Real-World Challenges

Technical Challenges

Data Quality: Garbage in, garbage out
Model Complexity: Balancing accuracy vs. interpretability vs. latency
Scalability: Handling millions of predictions per second
Reproducibility: ML experiments are inherently non-deterministic

Organizational Challenges

Silos: Data science isolated from engineering
Skills Gap: Few engineers understand both ML and infrastructure
Time to Market: Experimentation cycles are long
Cost Control: Compute resources can quickly become expensive

Getting Started with MLOps

Level 1: Manual Processes

Jupyter notebooks for experimentation
Manual model files and version tracking
Basic monitoring with logs

Level 2: Automated Pipelines

Automated training pipelines with cron jobs
Version control for code and models
Basic monitoring dashboards

Level 3: Continuous Integration

Automated testing on code changes
CI/CD pipelines for model training and deployment
Experiment tracking and model registries

Level 4: Full MLOps Maturity

End-to-end automation and orchestration
Advanced monitoring with drift detection
Automated retraining triggers
Multi-model experimentation and A/B testing
Governance and audit trails

Conclusion

MLOps is essential for scaling machine learning from experimentation to reliable, production systems.

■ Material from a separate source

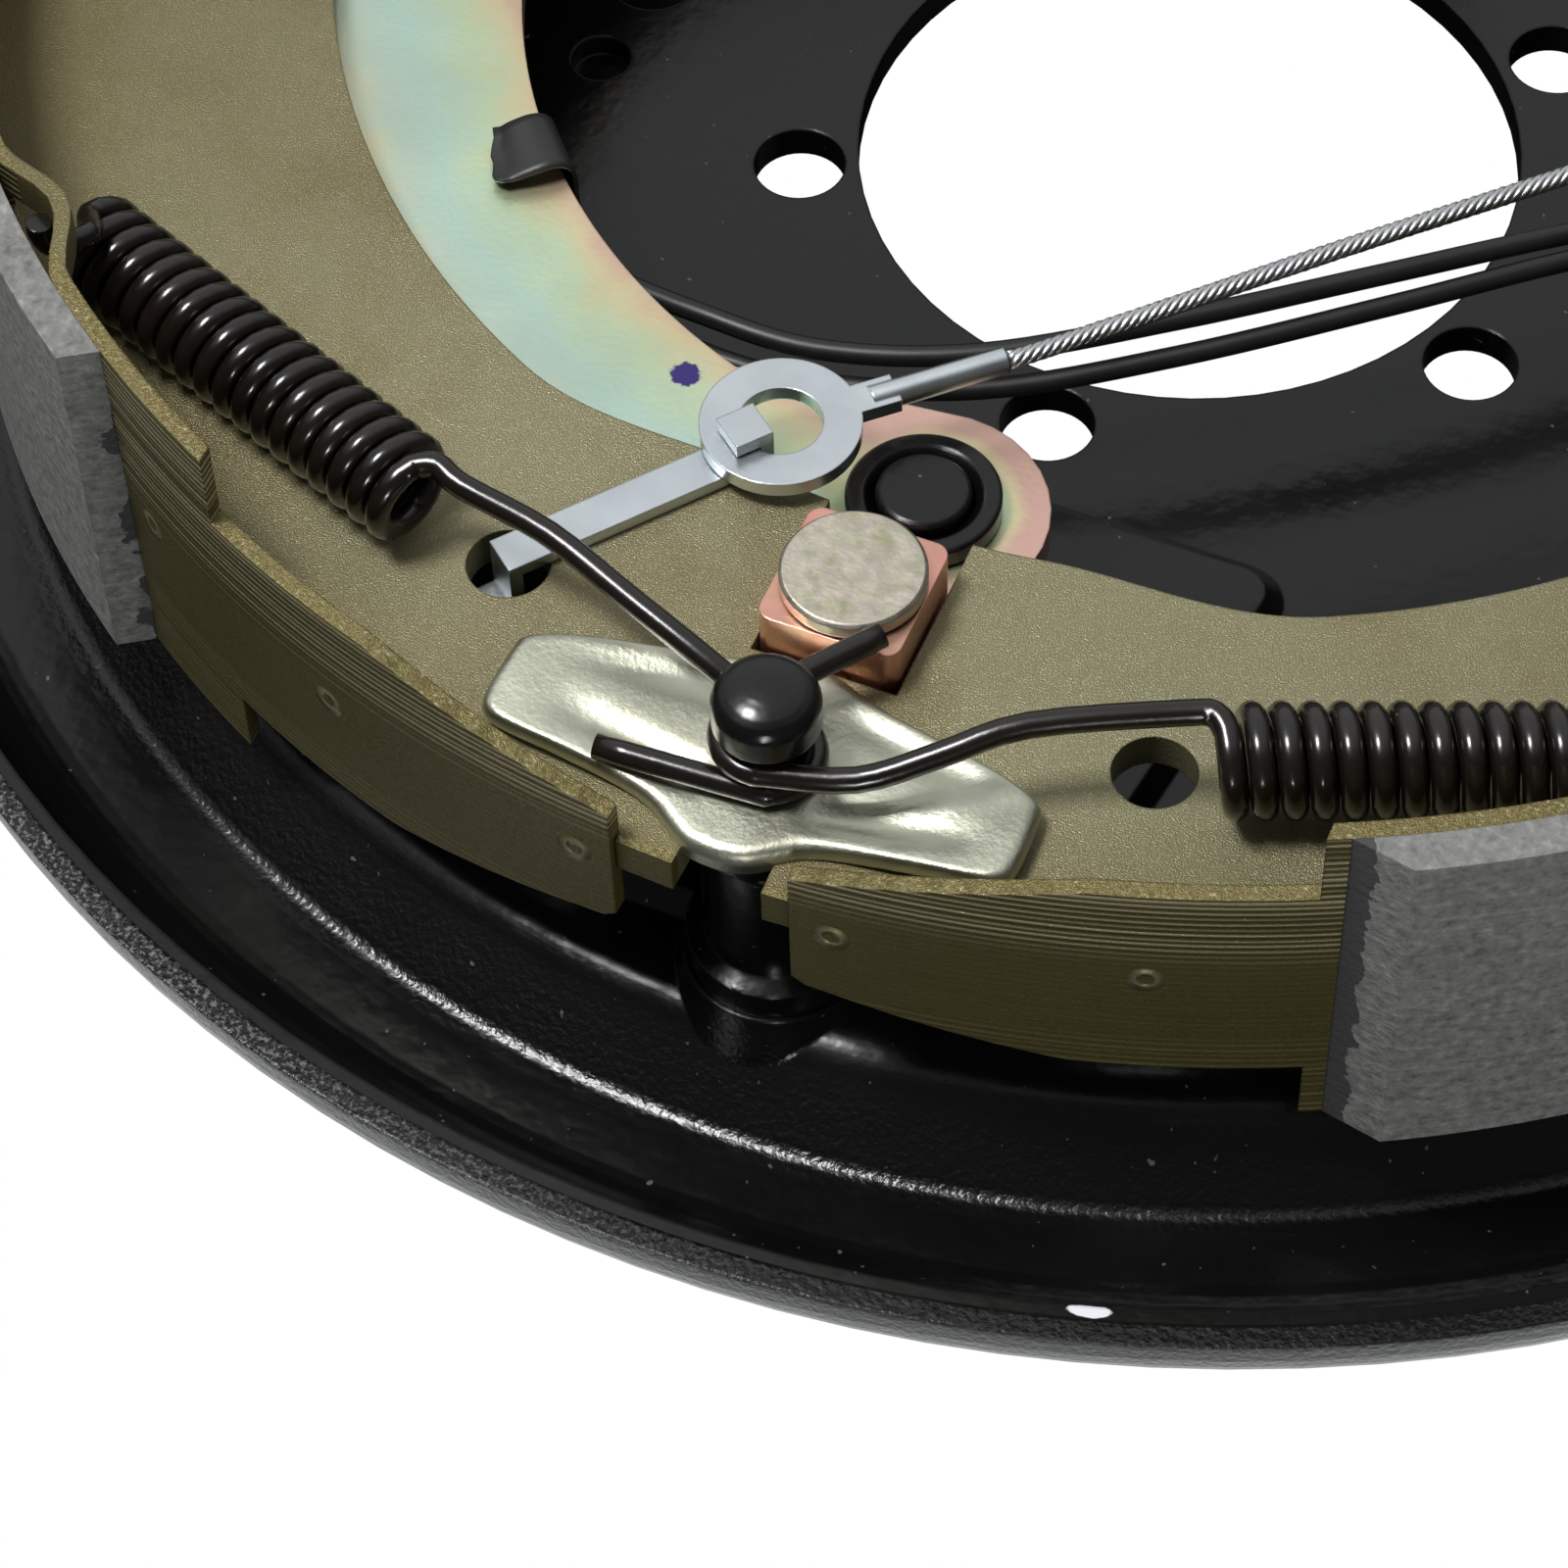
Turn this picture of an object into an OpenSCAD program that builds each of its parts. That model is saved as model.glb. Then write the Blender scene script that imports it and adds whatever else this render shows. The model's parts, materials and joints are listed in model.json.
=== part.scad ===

It bridges the gap between data science innovation and operational stability.

Key Takeaways:

MLOps combines ML, DevOps, and data engineering practices
Success requires automation at every stage
Monitoring and feedback loops are critical
Start simple and mature gradually
Team collaboration and clear processes matter as much as tools

The goal isn’t perfect tooling—it’s sustainable, scalable ML systems that deliver business value.